Enjoy the Windows SDK

Hi all,


My name is Steven Goulet, Group Program Manager of the Windows SDK and I would like to welcome you to the Windows SDK team blog.


For my introductory entry, I thought I would give you some insight into what we do and how we do it.  First, let me start with a definition of the Windows SDK (and by definition, I mean beyond the term “Software Development Kit“).   The Windows SDK is the combination of the Platform SDK and the WinFX SDK.   And if you’ve been playing along for a while, you know that the WinFX SDK was the combination of the .Net Framework SDK + new managed code offerings including Avalon, Indigo, and Workflow.  


Thus one way to think of the Windows SDK is…


Windows SDK == Platform SDK + .NET Framework SDK + Avalon SDK + Indigo SDK + Workflow SDK + ….


One of goals of the Windows SDK is make it so that you, as a developer, don’t have to download and install 12 different SDKs in order to build a “Windows Application.”  Having to download a bunch of different SDKs was a key customer satisfaction issue that I am proud to say we have done a good job of addressing with this SDK.  We want you to think of the Windows SDK as your one-stop-shop for all Windows (whether managed or unmanaged) programming information.  


On the Windows SDK team, we focus on getting you the right content across a few dimensions.


First there is the content.  When we talk about content on the SDK. we refer to the following: 

  • Documentation.  This is both the conceptual (overviews, getting started, how-to’s etc) and the reference (API listings) that are included in the SDK and viewed thru a product called DExplorer (short for Document Explorer).

  • Samples.  We know developers live, breathe and eat samples as a way of learning the “Microsoft” way to use our APIs, and we are constantly trying to get more and more of these into our SDK for you.  

  • Tools.  I use the term “Tools” generically to include all things needed (outside docs and samples above) to have a good development experience with the Windows SDK.  This includes things like headers, libs, compilers, debuggers, and command line environments. 

Second there is how we get that content.  We get a lot of it from various contributors to the SDK and we even build some of it ourselves.  We’re creating a fair amount of the content in the latest versions of the SDK, and you have probably seen some of our posting on the Vista Developer Center…  http://msdn.microsoft.com/windowsvista/downloads/developerstory/


Third is the type of content.  We get all this content for both managed code (which is mostly WinFX) and unmanaged code (which we sometimes call Win32 for short, but also includes COM/COM+, MFC, ATL etc).


Fourth is where does our stuff go?  This might sound odd, but a lot of people don’t know that a big chunk of the stuff we do and build shows up, not only in the Windows SDK, but also in Visual Studio (just press F1 in VS and you will see some of our work) and on the MSDN site (see http://windowssdk.msdn.microsoft.com). 

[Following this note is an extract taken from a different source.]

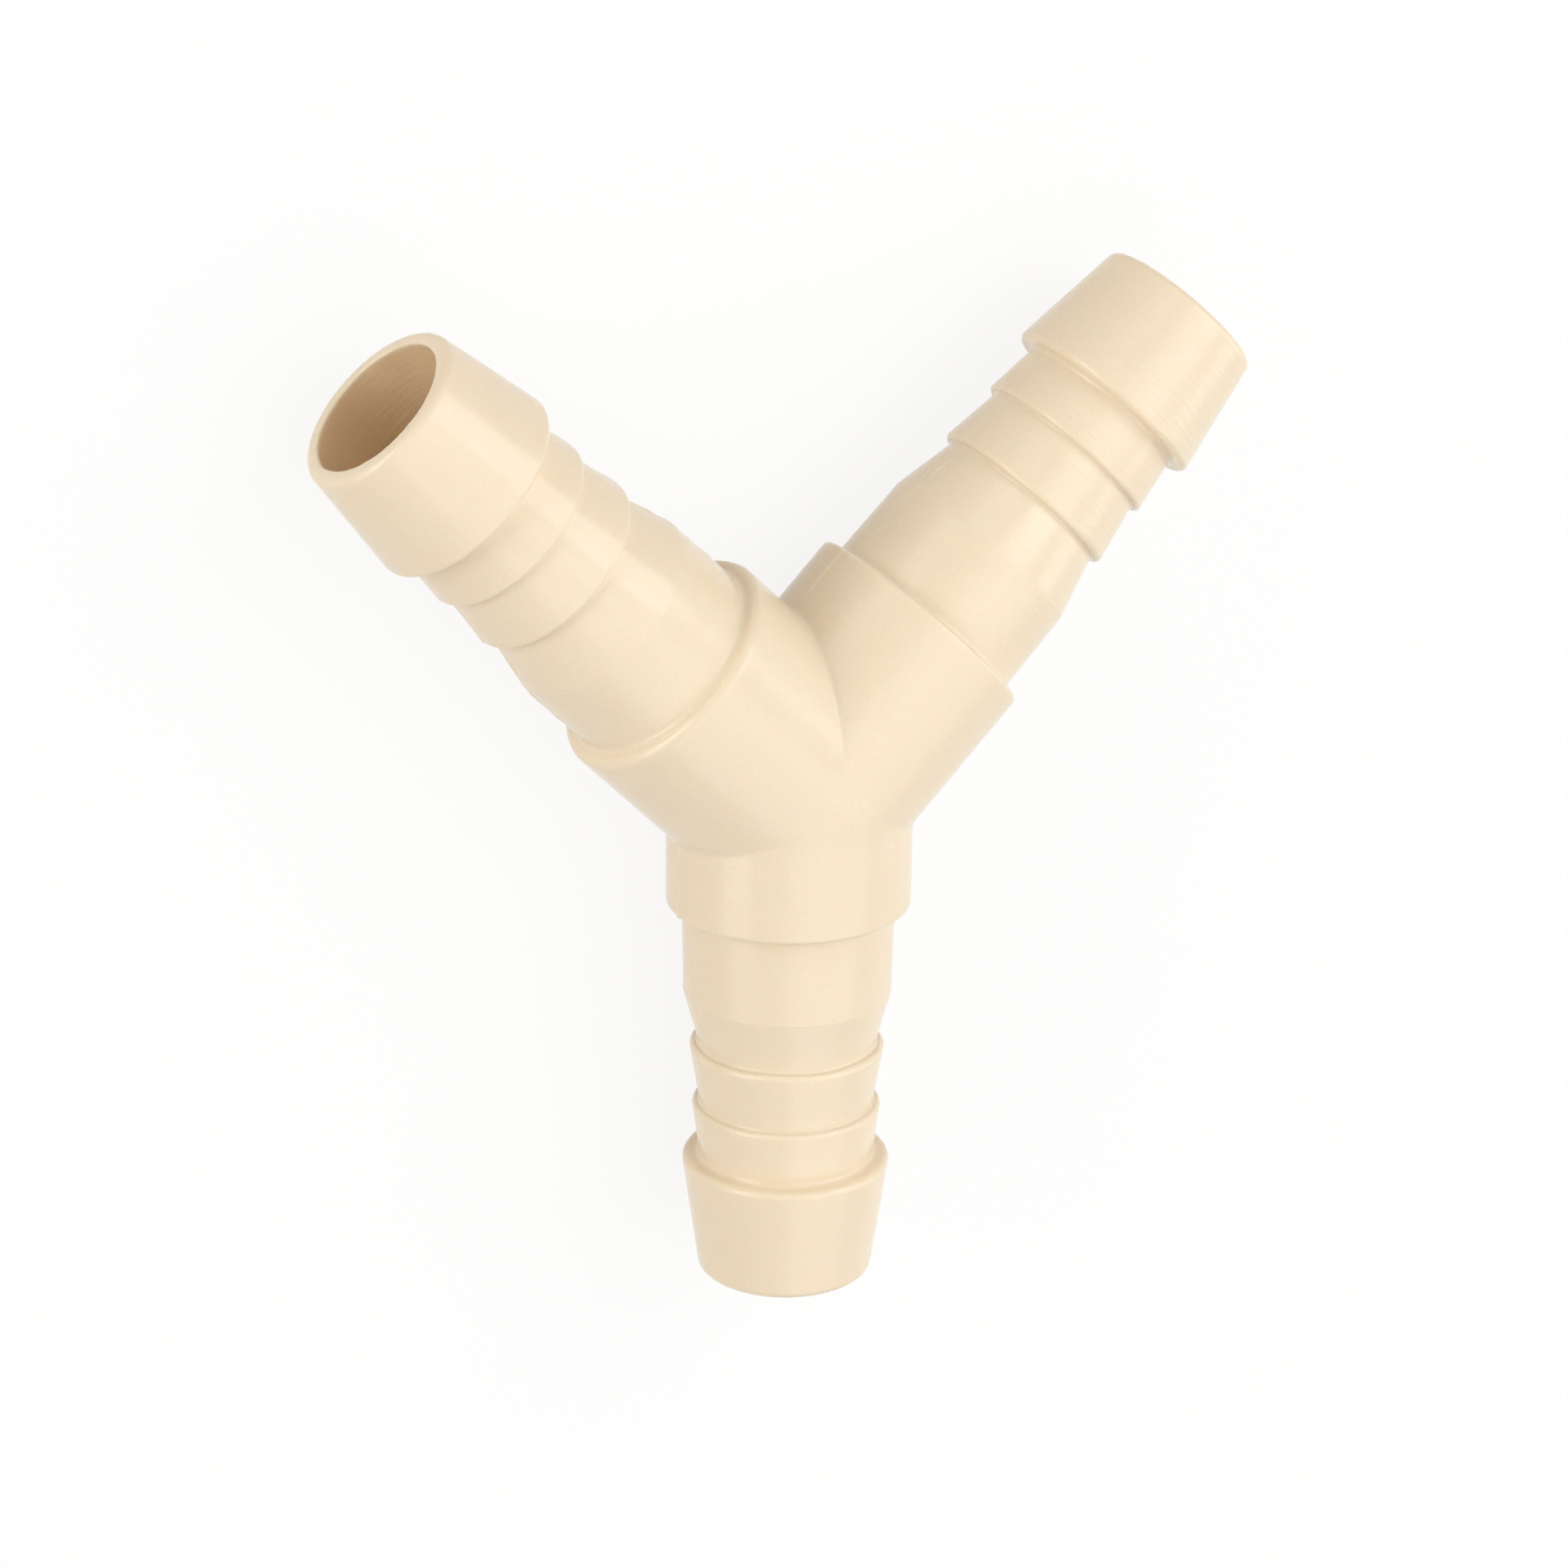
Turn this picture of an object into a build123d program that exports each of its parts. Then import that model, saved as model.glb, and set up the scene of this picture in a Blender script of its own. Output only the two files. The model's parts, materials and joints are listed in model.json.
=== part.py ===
"""Tubing Y connector: one injection-moulded piece with three barbed hose spigots.

The stem and the two arms lie in one plane, the parting plane of the mould, and
their axes meet at the junction. The fitting lies flat: X runs across the arms,
the stem points along -Y and +Z is up. The origin is on the floor, under the
middle of the fitting.
"""
from build123d import *
import math
import os

# Driving dimensions, in millimetres and degrees
ARM_ANGLE = 45.0            # between each arm and the line of the stem
STEM_COLLAR_LENGTH = 12.5   # junction to the stem's shoulder
ARM_COLLAR_LENGTH = 20.2    # junction to each arm's shoulder

BORE_DIAMETER = 14.5
MOUTH_WALL = 1.5            # bore to the outside, at the mouth
NECK_WALL = 1.5             # bore to the outside, under the two outer shoulders
CONE_FOOT_WALL = 1.65       # bore to the outside, where the cone starts
ROOT_WALL = 3.2             # bore to the outside, where the cone ends
ROOT_DRAFT_RISE = 0.15      # the root is this much thicker at the collar
COLLAR_STEP = 1.6           # the collar stands this far above the root
BALL_RISE = 0.25            # the ball at the junction stands this far above the collars

TIP_BARB_LENGTH = 12.5      # mouth to the first shoulder
SECOND_BARB_LENGTH = 5.9
THIRD_BARB_LENGTH = 6.5
CONE_LENGTH = 6.6
ROOT_LENGTH = 8.9

TIP_BARB_HEIGHT = 1.8       # each crest above the neck behind it
SECOND_BARB_HEIGHT = 0.8
THIRD_BARB_HEIGHT = 0.95

LIP_BEVEL = 0.45            # edge of the collar
SHOULDER_BEVEL = 0.45       # foot of the collar's shoulder
TIP_BEVEL = 0.45            # outer edge of the mouth
MOUTH_BEVEL = 0.25          # inner edge of the mouth
CREST_BEVEL = 0.2           # edge of each barb
CREASE_FILLET = 0.8         # where the collars and the ball run together

# Radii of one spigot, all built up from the bore
bore_radius = BORE_DIAMETER / 2
mouth_radius = bore_radius + MOUTH_WALL
neck_radius = bore_radius + NECK_WALL
cone_foot_radius = bore_radius + CONE_FOOT_WALL
tip_crest_radius = neck_radius + TIP_BARB_HEIGHT
second_crest_radius = neck_radius + SECOND_BARB_HEIGHT
third_crest_radius = cone_foot_radius + THIRD_BARB_HEIGHT
root_radius = bore_radius + ROOT_WALL
shoulder_foot_radius = root_radius + ROOT_DRAFT_RISE
collar_radius = shoulder_foot_radius + COLLAR_STEP
ball_radius = collar_radius + BALL_RISE

# An edge is bevelled by no more than its own step or wall allows
EDGE_SHARE = 0.44
lip_bevel = min(LIP_BEVEL, EDGE_SHARE * COLLAR_STEP)
shoulder_bevel = min(SHOULDER_BEVEL, EDGE_SHARE * COLLAR_STEP)
tip_bevel = min(TIP_BEVEL, EDGE_SHARE * MOUTH_WALL)
mouth_bevel = min(MOUTH_BEVEL, EDGE_SHARE * MOUTH_WALL)

# Places along one spigot, measured back from its mouth
second_shoulder = TIP_BARB_LENGTH + SECOND_BARB_LENGTH
third_shoulder = second_shoulder + THIRD_BARB_LENGTH
cone_end = third_shoulder + CONE_LENGTH
spigot_length = cone_end + ROOT_LENGTH

# The stem and the two arms: the turn of each axis from +X, and its collar's length
SPIGOTS = {
    "stem": (-90.0, STEM_COLLAR_LENGTH),
    "right_arm": (90.0 - ARM_ANGLE, ARM_COLLAR_LENGTH),
    "left_arm": (90.0 + ARM_ANGLE, ARM_COLLAR_LENGTH),
}

# The arms reach furthest along +Y at one edge of the bevel round their mouths
stem_reach = STEM_COLLAR_LENGTH + spigot_length
arm_length = ARM_COLLAR_LENGTH + spigot_length
lean = math.radians(ARM_ANGLE)
flank = math.atan2(tip_crest_radius - mouth_radius, TIP_BARB_LENGTH)
bevel_edges = [
    (arm_length, mouth_radius - tip_bevel),
    (arm_length - tip_bevel * math.cos(flank), mouth_radius + tip_bevel * math.sin(flank)),
]
arm_reach = max(place * math.cos(lean) + radius * math.sin(lean) for place, radius in bevel_edges)
junction = Vector(0, (stem_reach - arm_reach) / 2, ball_radius)


def axis_of(turn):
    """The direction of a spigot's axis in the parting plane."""
    return Vector(math.cos(math.radians(turn)), math.sin(math.radians(turn)), 0)


def crest_bevel(height):
    """The bevel on the edge of a barb that stands up by height."""
    return min(CREST_BEVEL, EDGE_SHARE * height)


def half_section(collar_length):
    """Corners of a spigot and its collar from the collar's edge out to the mouth.

    Each corner is its distance from the junction, its radius and its bevel.
    """
    mouth = collar_length + spigot_length
    return [
        (collar_length, collar_radius, lip_bevel),
        (collar_length, shoulder_foot_radius, shoulder_bevel),
        (mouth - cone_end, root_radius, 0),
        (mouth - third_shoulder, cone_foot_radius, 0),
        (mouth - third_shoulder, third_crest_radius, crest_bevel(THIRD_BARB_HEIGHT)),
        (mouth - second_shoulder, neck_radius, 0),
        (mouth - second_shoulder, second_crest_radius, crest_bevel(SECOND_BARB_HEIGHT)),
        (mouth - TIP_BARB_LENGTH, neck_radius, 0),
        (mouth - TIP_BARB_LENGTH, tip_crest_radius, crest_bevel(TIP_BARB_HEIGHT)),
        (mouth, mouth_radius, tip_bevel),
    ]


def is_on_ball(edge):
    """True for an edge that lies on the ball at the junction."""
    return all(abs((edge @ place - junction).length - ball_radius) < 0.01 for place in (0, 0.5, 1))


with BuildPart() as y_connector:
    # Three turned bodies, each with its collar reaching in to the junction
    for turn, collar_length in SPIGOTS.values():
        corners = half_section(collar_length)
        with BuildSketch(Plane(origin=junction, x_dir=axis_of(turn), z_dir=(0, 0, 1))) as section:
            with BuildLine():
                Polyline(
                    (0, 0),
                    (0, collar_radius),
                    *[(place, radius) for place, radius, bevel in corners],
                    (collar_length + spigot_length, 0),
                    close=True,
                )
            make_face()
            for place, radius, bevel in corners:
                if bevel:
                    chamfer(section.vertices().sort_by_distance((place, radius))[0], length=bevel)
        revolve(axis=Axis(junction, axis_of(turn)))

    # The ball swells the middle, so the creases between the collars stop short of the top
    with BuildSketch(Plane(origin=junction)):
        with BuildLine():
            CenterArc((0, 0), ball_radius, 90, 180)
            Line((0, -ball_radius), (0, ball_radius))
        make_face()
    revolve(axis=Axis(junction, (0, 1, 0)))

    # The creases and the ball's rim are blended in one go, so that they meet cleanly
    creases = y_connector.edges().filter_by(GeomType.ELLIPSE)
    fillet(creases + y_connector.edges().filter_by(is_on_ball), radius=CREASE_FILLET)

    # The three bores meet at the junction
    for turn, collar_length in SPIGOTS.values():
        mouth = junction + axis_of(turn) * (collar_length + spigot_length)
        with BuildSketch(Plane(origin=mouth, x_dir=(0, 0, 1), z_dir=axis_of(turn))):
            Circle(bore_radius)
        extrude(amount=-(collar_length + spigot_length), mode=Mode.SUBTRACT)
        rim = y_connector.edges().filter_by(GeomType.CIRCLE).sort_by_distance(mouth)
        chamfer([edge for edge in rim if (edge.arc_center - mouth).length < 0.01][0], length=mouth_bevel)

y_connector.part.label = "y_connector"

os.makedirs("parts", exist_ok=True)
export_step(y_connector.part, "parts/y_connector.step")
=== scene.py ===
"""Dressed model of a tubing Y connector: one moulded body with three barbed spigots.

The file is laid out as an add-on. One operator turns the three spigots from their half
sections and welds them into one closed body, and another sets the floor, the lamps and
the camera. Run as a script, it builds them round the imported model.
"""
import json
import math

import bmesh
import bpy
from bpy.props import FloatProperty, FloatVectorProperty, IntProperty, PointerProperty
from mathutils import Matrix, Vector
from mathutils.geometry import intersect_line_line


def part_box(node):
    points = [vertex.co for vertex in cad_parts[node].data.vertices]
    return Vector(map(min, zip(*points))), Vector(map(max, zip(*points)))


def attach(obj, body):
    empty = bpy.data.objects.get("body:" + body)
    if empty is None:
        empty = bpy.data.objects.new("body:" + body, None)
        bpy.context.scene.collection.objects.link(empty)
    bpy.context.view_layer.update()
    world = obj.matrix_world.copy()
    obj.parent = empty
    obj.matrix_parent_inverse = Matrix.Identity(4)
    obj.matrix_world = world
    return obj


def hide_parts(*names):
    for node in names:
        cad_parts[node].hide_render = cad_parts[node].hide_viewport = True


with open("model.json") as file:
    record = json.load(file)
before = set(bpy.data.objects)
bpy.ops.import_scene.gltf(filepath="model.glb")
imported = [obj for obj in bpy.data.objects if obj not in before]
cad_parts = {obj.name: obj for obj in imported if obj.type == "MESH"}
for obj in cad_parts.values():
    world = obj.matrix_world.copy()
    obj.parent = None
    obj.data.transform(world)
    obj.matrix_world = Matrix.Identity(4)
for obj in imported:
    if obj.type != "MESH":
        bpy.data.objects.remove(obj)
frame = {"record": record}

bl_info = {
    "name": "Tubing Y Connector",
    "version": (1, 0, 0),
    "blender": (4, 5, 0),
    "location": "3D View > Sidebar > Fitting",
    "description": "Builds a moulded Y connector with barbed spigots, and its stage",
    "category": "Object",
}

MM = 0.001
NODE = "y_connector"

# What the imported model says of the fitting's place and bores
LOW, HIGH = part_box(NODE)
MOUNTS = {mount["name"]: mount for mount in frame["record"]["mounts"]}
SPIGOTS = ("right_arm", "left_arm", "stem")     # counterclockwise, seen from above


def axis_of(name):
    """The direction of a spigot's bore."""
    return Vector(MOUNTS[name + "_bore"]["axis"])


def junction_of(first, second):
    """The point where the bores of two spigots meet."""
    ends = []
    for name in (first, second):
        start = Vector(MOUNTS[name + "_bore"]["pos_m"])
        ends += [start, start + axis_of(name)]
    return intersect_line_line(*ends)[0]


JUNCTION = junction_of("stem", "right_arm")


def collar_length_of(name):
    """From the junction to the shoulder that a hose is pushed up to."""
    return (Vector(MOUNTS[name + "_hose"]["pos_m"]) - JUNCTION).dot(axis_of(name))


SPIGOT_LENGTH = JUNCTION.y - LOW.y - collar_length_of("stem")
BALL_RADIUS = (HIGH.z - LOW.z) / 2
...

As you can imagine, there are literally millions of moving parts in the Windows SDK.  It is very large body of work that we compile that has thousands of contributors from across the company.  And sometimes — and its usually the “first” time we publish something — we don’t always get it right.  But we work hard to fix things up and get them into great shape so that by the time we release our technology, you have all the stuff you need to build great applications.


Another thing we’re very proud of with the Windows SDK is that it is THE FIRST look, THE FIRST developer exposure to the latest and greatest developer features coming from Microsoft.  We’re the first ones to give you the story on how to build complete Windows Vista / WinFX applications and let you try out those cool new features that you see at PDC and other events. 


As Lori mentions, we are very interested in your feedback.  The two things above (million moving parts, and First look) make the SDK new, large, and complex, and we can make it a much better experience if we have your input and feedback.  For example, we received some feedback on the ICredential provider interface, and how it was only partially explained in the SDK.  We are now working with that team to get some better materials for you.  We need to know what docs, tools, and samples would make your experience a better one.